Don Rosenberg, another outstanding talent at the BJ, as classical critic, understands my Dayton situation. He was shoved out the door by the PD, where he went from the BJ, because he had the audicity to not bow to the greatness of EVERYTHING the Cleveland Orchestra did in his assessments. Powerful people talked to powerful people at the PD and Don was bounced for giving his honest, expert opinion.

So Don and I both paid a price for our principles, but abandoning them would be a far worst mistake. Sometimes you have to take one for the team. Don and I did. 

The late chief honcho of BJ Composing Room once told me, “I’m not that great. I look good because the printers make me look good.”

I took that to heart. People all around me for 43 years made me look good, including the printers. Because I was a coal miner’s son I didn’t look down on them for getting their hands dirty and not having a college degree, as I did from West Virginia University School of Journalism.

When management broke up the State Desk and formed a Metro desk because loyalty to and from Pat galled them, I was exiled to the Composing Room to oversee printers putting the hot type into the pages.

Terry Dray and Red Reeves, learning of my precarious job situation (Bob and Al had suggested that maybe I would be happier seeking employment elsewhere; I joined the Guild instead because they breached the pact I made with Maidenburg), they said: “Don’t worry. We’ll take care of you.”

EVERY time I was Makeup Editor on Saturday night the BJ went in early. When I was on vacation and someone else replaced me the Sunday BJ  went in late.

Bob and Al called me in, complimented me on my Makeup Editor work, and said: “Maybe you were just a square peg in a round hole.” Easier than saying “We were wrong to split up you, Pat and Harry,” who also were isolated after the State Desk blowup.
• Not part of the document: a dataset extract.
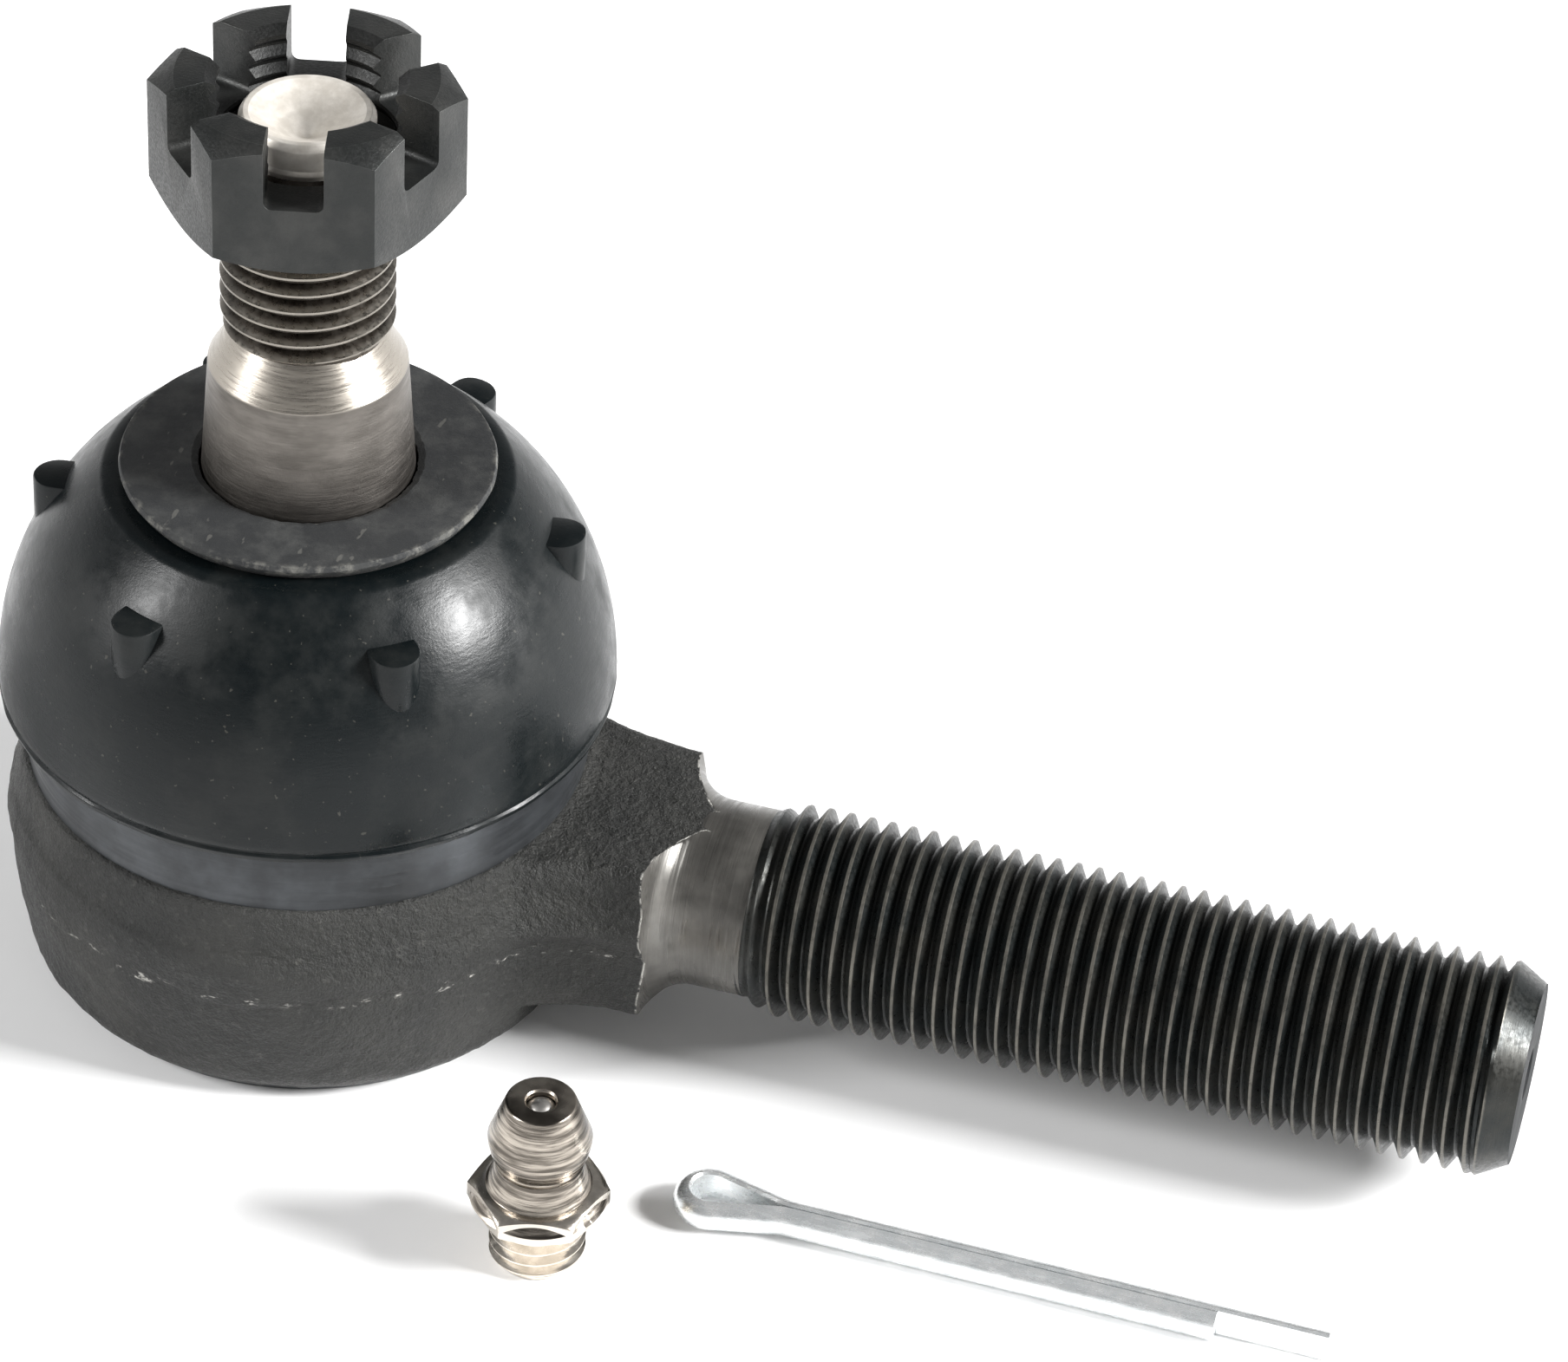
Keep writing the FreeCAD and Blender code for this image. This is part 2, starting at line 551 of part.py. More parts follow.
def make_seal_ring():
    """Flanged ring that closes the boot round the stud's taper."""
    body = new_body("seal_ring")
    taper = "taper_top_radius + ring_gap + (taper_top_z - {}) * taper_slope"
    low = taper.format("ring_low_z")
    top = taper.format("ring_top_z")
    turned(body, "ring", [
        (low, "ring_low_z"), ("ring_hub - ring_bevel", "ring_low_z"),
        ("ring_hub", "ring_low_z + ring_bevel"),
        ("ring_hub", "ring_top_z - ring_flange"), ("ring_radius - ring_draft", "ring_top_z - ring_flange"),
        ("ring_radius", "ring_top_z - ring_edge"), ("ring_radius - ring_edge / 2", "ring_top_z"),
        (top, "ring_top_z")])


def bevel(body, name, flats, start_radius, height, slope):
    """Turn the corners of a hexagon down to a cone; slope is 1 for its top and -1 for its foot."""
    far = f"{flats} / 2 / cos(30) + 1"
    drop = f"({far} - {start_radius}) * tan(30)"
    turned(body, name, [
        (start_radius, height), (far, f"{height} - {slope} * {drop}"),
        (far, f"{height} + {slope}"), (start_radius, f"{height} + {slope}")], cutting=True)


def make_castle_nut():
    """Slotted hexagon nut: bevelled both ways, threaded, with six slots across it."""
    body = new_body("castle_nut")
    hexagon_sketch = outline(
        new_sketch(body, "hexagon", "XY_Plane", "nut_low_z"), hexagon("nut_flats", "nut_turn"))
    padded(body, "blank", hexagon_sketch, "nut_high")
    bevel(body, "lower_bevel", "nut_flats", "nut_bevel_low", "nut_low_z", -1)
    top = "nut_low_z + nut_high"
    mouth = "nut_major + thread_clear"
    bevel(body, "upper_bevel", "nut_flats", "nut_bevel_top", top, 1)
    turned(body, "thread_hole", [
        (0, "nut_low_z - overrun"), (mouth, "nut_low_z - overrun"), (mouth, "nut_low_z"),
        ("nut_minor", "nut_low_z + lead_in"), ("nut_minor", f"{top} - lead_in"), (mouth, top),
        (mouth, f"{top} + overrun"), (0, f"{top} + overrun")], cutting=True)
    first = "nut_low_z + lead_in + stud_pitch / 2"
    half = "(nut_major - nut_minor) * tan(30) + crest_flat"
    tooth = turned(body, "nut_thread_groove", [
        ("nut_minor - tooth_clear", f"{first} - ({half})"), ("nut_major", f"{first} - crest_flat"),
        ("nut_major", f"{first} + crest_flat"), ("nut_minor - tooth_clear", f"{first} + ({half})")],
        cutting=True)
    repeated(body, "nut_thread", tooth, "Z_Axis", "stud_pitch", "nut_grooves")
    cut_slots(body)


def cut_slots(body):
    """Three slots straight across the nut, which make its six castellations."""
    turn = "(nut_turn + 30)"
    reach = "nut_flats"
    half = "slot_width / 2"
    sketch = outline(
        new_sketch(body, "slot_outline", "XY_Plane", "nut_low_z + nut_high - slot_depth"),
        [swung(f"{reach} * {a}", f"{half} * {b}", turn) for a, b in ((1, 1), (-1, 1), (-1, -1), (1, -1))])
    slot = body.newObject("PartDesign::Pocket", "slot")
    slot.Profile = sketch
    slot.Reversed = True
    bind(slot, "Length", "slot_depth + overrun")
    doc.recompute()
    around(body, "slots", slot, "slot_pairs")


def stand_beside(body):
    """Stand a piece of the loose grease fitting in its place on the floor."""
    bind(body, "Placement.Base.x", "fitting_x")
    bind(body, "Placement.Base.y", "fitting_y")
    bind(body, "Placement.Base.z", "floor_z")


def make_grease_fitting():
    """Grease fitting: thread, bevelled hexagon, flared neck, coned head and stepped passage."""
    body = new_body("grease_fitting")
    neck_z = "head_z - sqrt(head_radius ^ 2 - fitting_neck ^ 2)"
    turned(body, "shank", [
        (0, 0), ("fitting_major - lead_in", 0), ("fitting_major", "lead_in"),
        ("fitting_major", "hex_low - undercut"), ("fitting_minor", "hex_low - undercut / 3"),
        ("fitting_minor", "hex_low"), ("fitting_flats / 2 - collar_lean", "hex_low"),
        ("fitting_flats / 2 + collar_lean", "hex_top"),
        ("fitting_neck + flare_gap", "hex_top + flare_high", "flare_radius", -1),
        ("fitting_neck", neck_z), ("head_radius", "head_z", "head_radius", 1),
        ("head_flat", "fitting_high"), (0, "fitting_high")])
    hexagon_sketch = outline(
        new_sketch(body, "hexagon", "XY_Plane", "hex_low"), hexagon("fitting_flats", "fitting_turn"))
    padded(body, "wrench_flats", hexagon_sketch, "hex_top - hex_low")
    bevel(body, "hex_bevel", "fitting_flats", "fitting_flats / 2 - hex_clear", "hex_top", 1)
    tooth = turned(body, "fitting_thread_groove", thread_tooth(
        "z", "(lead_in + fitting_pitch / 2)", "fitting_major", "fitting_minor"), cutting=True)
    repeated(body, "fitting_thread", tooth, "Z_Axis", "fitting_pitch", "fitting_grooves")
    turned(body, "passage", [
        (0, "0 - overrun"), ("passage_radius", "0 - overrun"),
        ("passage_radius", "fitting_high - seat_depth"), ("check_mouth", "fitting_high - seat_depth / 2"),
        ("check_mouth", "fitting_high + overrun"), (0, "fitting_high + overrun")], cutting=True)
    stand_beside(body)


def make_check_valve():
    """Check ball, its coil spring and the pressed retainer inside the grease fitting."""
    ball = new_body("check_ball")
    turned(ball, "ball", [
        (0, "check_z - check_radius"), ("check_radius", "check_z", "check_radius", 1),
        (0, "check_z + check_radius", "check_radius", 1)])
    stand_beside(ball)
    retainer = new_body("spring_retainer")
    turned(retainer, "washer", [
        ("retainer_hole", "retainer_z"), ("passage_radius", "retainer_z"),
        ("passage_radius", "retainer_z + retainer_high"), ("retainer_hole", "retainer_z + retainer_high")])
    stand_beside(retainer)
    make_check_spring()


def make_check_spring():
    """Coil spring under the check ball, a round wire swept along a helix."""
    helix = doc.addObject("Part::Helix", "spring_path")
    bind(helix, "Radius", "coil_radius")
    bind(helix, "Pitch", "coil_pitch")
    bind(helix, "Height", "coil_high")
    wire = doc.addObject("Part::Circle", "spring_wire")
    bind(wire, "Radius", "coil_wire")
    bind(wire, "Placement.Base.x", "coil_radius")
    wire.Placement.Rotation = FreeCAD.Rotation(FreeCAD.Vector(1, 0, 0), 90)
    doc.recompute()
    spring = doc.addObject("Part::Sweep", "check_spring")
    spring.Sections = [wire]
    spring.Spine = (helix, ["Edge1"])
    spring.Solid = True
    spring.Frenet = True
    bind(spring, "Placement.Base.x", "fitting_x")
    bind(spring, "Placement.Base.y", "fitting_y")
    bind(spring, "Placement.Base.z", "floor_z + coil_low")
    spring.Label = "check_spring"
    parts.append(spring)
    doc.recompute()


def pin_route():
    """Centre line of the cotter pin's flat face: short leg, eye, long leg, as joined edges."""
    eye, gap, bend = value("pin_eye"), value("pin_gap"), value("pin_bend")
    slope = math.asin(eye / value("pin_close"))
    touch = FreeCAD.Vector(eye * math.sin(slope), eye * math.cos(slope), 0)
    cross = touch.x + (touch.y - gap) / math.tan(slope)
    ease = bend * math.tan(slope / 2)
    before = FreeCAD.Vector(cross - ease * math.cos(slope), gap + ease * math.sin(slope), 0)
    after = FreeCAD.Vector(cross + ease, gap, 0)
    middle = FreeCAD.Vector(
        after.x - bend * math.sin(slope / 2), gap + bend * (1 - math.cos(slope / 2)), 0)

    def near(point):
        return FreeCAD.Vector(point.x, -point.y, 0)

    short_tip = FreeCAD.Vector(value("short_leg"), -gap, 0)
    long_tip = FreeCAD.Vector(value("long_leg"), gap, 0)
    return [
        Part.LineSegment(short_tip, near(after)), Part.Arc(near(after), near(middle), near(before)),
        Part.LineSegment(near(before), near(touch)),
        Part.Arc(near(touch), FreeCAD.Vector(-eye, 0, 0), touch),
        Part.LineSegment(touch, before), Part.Arc(before, middle, after),
        Part.LineSegment(after, long_tip)]


def make_cotter_pin():
    """Split pin of half-round wire, its flat sides facing each other across the legs' gap."""
    radius = value("wire_radius")
    path = Part.Wire([edge.toShape() for edge in pin_route()])
    tip = FreeCAD.Vector(value("short_leg"), -value("pin_gap"), 0)
    up = FreeCAD.Vector(0, 0, radius)
    arc = Part.Arc(tip + up, tip - FreeCAD.Vector(0, radius, 0), tip - up)
    section = Part.Wire([arc.toShape(), Part.LineSegment(tip - up, tip + up).toShape()])
    pin = doc.addObject("Part::Feature", "cotter_pin")
    pin.Label = "cotter_pin"
    pin.Shape = path.makePipeShell([section], True, False, 2)
    parts.append(pin)
    bind(pin, "Placement.Base.x", "pin_x")
    bind(pin, "Placement.Base.y", "pin_y")
    bind(pin, "Placement.Base.z", "floor_z + wire_radius")
    pin.Placement.Rotation = FreeCAD.Rotation(FreeCAD.Vector(0, 0, 1), value("pin_turn"))
    doc.recompute()


def check_parts():
    """Stop if any object failed or any piece has no valid solid."""
    for thing in doc.Objects:
        if {"Invalid", "Error"} & set(thing.State):
            raise RuntimeError(f"{thing.Label} failed to rebuild")
    for piece in parts:
        if piece.Shape.isNull() or not piece.Shape.isValid() or not piece.Shape.Solids:
            raise RuntimeError(f"{piece.Label} has no valid solid")


def export_parts():
    """Write each piece to its own STEP file and print its size."""
    os.makedirs("parts", exist_ok=True)
    for piece in parts:
        piece.Shape.exportStep(f"parts/{piece.Label}.step")
        box = piece.Shape.BoundBox
        print(f"{piece.Label:16s} volume {piece.Shape.Volume:9.1f}  solids {len(piece.Shape.Solids)}"
              f"  x {box.XMin:.2f}..{box.XMax:.2f}  y {box.YMin:.2f}..{box.YMax:.2f}"
              f"  z {box.ZMin:.2f}..{box.ZMax:.2f}")


ALIASES = {name for name, _, _ in SIZES}
fill_sheet()
make_housing()
make_ball_stud()
make_bearings()
make_cover_plate()
make_dust_boot()
make_seal_ring()
make_castle_nut()
make_grease_fitting()
make_check_valve()
make_cotter_pin()
check_parts()
export_parts()
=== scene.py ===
import math
import random

import bmesh
import bpy
from mathutils import Matrix, Vector, noise


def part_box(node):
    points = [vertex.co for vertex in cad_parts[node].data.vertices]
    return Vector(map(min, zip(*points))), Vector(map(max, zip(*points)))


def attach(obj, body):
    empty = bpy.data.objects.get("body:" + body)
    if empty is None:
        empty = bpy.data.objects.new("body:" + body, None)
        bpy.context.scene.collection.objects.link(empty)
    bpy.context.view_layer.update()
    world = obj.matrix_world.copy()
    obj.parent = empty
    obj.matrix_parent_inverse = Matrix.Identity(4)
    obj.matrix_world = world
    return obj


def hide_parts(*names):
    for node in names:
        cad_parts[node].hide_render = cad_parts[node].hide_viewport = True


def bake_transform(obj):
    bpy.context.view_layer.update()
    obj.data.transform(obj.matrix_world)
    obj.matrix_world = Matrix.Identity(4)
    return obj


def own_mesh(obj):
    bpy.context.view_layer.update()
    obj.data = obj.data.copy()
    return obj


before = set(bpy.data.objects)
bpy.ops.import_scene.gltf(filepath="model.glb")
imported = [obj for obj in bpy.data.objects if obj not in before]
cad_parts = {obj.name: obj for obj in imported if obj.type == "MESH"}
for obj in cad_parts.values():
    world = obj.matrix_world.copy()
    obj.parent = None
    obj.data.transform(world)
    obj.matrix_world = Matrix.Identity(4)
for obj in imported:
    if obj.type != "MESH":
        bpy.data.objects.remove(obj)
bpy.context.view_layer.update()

# An outer tie rod end with its loose grease fitting and cotter pin.
# Lengths are millimetres in this script; every mesh is scaled to metres when it is made.

MM = 0.001
UPRIGHT = Matrix.Identity(4)
ALONG_X = Matrix.Rotation(math.radians(90), 4, "Y")
SHARP = math.radians(32)
random.seed(11)


def low(node):
    """Lowest corner of a CAD node, in millimetres."""
    return Vector(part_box(node)[0]) / MM


def high(node):
    """Highest corner of a CAD node, in millimetres."""
    return Vector(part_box(node)[1]) / MM


# ---- sizes read from the frame -------------------------------------------------------------

FLOOR = low("housing").z
CROWN = high("housing").z
STEM_END = high("housing").x
PLATE = low("cover_plate").z
PLATE_TOP = PLATE + 1.6
BORE = high("upper_bearing").x + 0.05
ROOF = high("upper_bearing").z + 0.05
LIP = low("dust_boot").z
BOOT_TOP = high("dust_boot").z
RING = high("seal_ring").x
RING_TOP = high("seal_ring").z
BALL = high("ball_stud").x
BALL_FLAT = low("ball_stud").z
STUD_END = high("ball_stud").z
NUT_LOW = low("castle_nut").z
NUT_TOP = high("castle_nut").z
FITTING = (low("grease_fitting") + high("grease_fitting")) / 2
FITTING_HIGH = high("grease_fitting").z - FLOOR
PIN_RADIUS = (high("cotter_pin").z - low("cotter_pin").z) / 2

# ---- sizes that the boxes don't give -------------------------------------------------------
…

The State Desk wake party was proof of the love and respect that everyone, from Pat to the reporters, had for each other.

Dave and wife Gina White spent many Februaries in reunions on Siesta Key, on Sarasota’s border, where My Mona Lisa and I showed up for a month year after year. Dave and Gina owned a home near there.

 

I've got a longing way down in my heart
For that old gang that has drifted apart
They were the best pals that I ever had
I never thought that I'd want them so bad
Gee but I'd give the world to see
That old gang of mine

I just made that up, right?

Sing along with Mitch Miller. Get it?


Composer Ray Henderson and lyricysts Billy Rose and Mort Dixon and vaudeville’s Van and Schenck can fill you if it you don’t.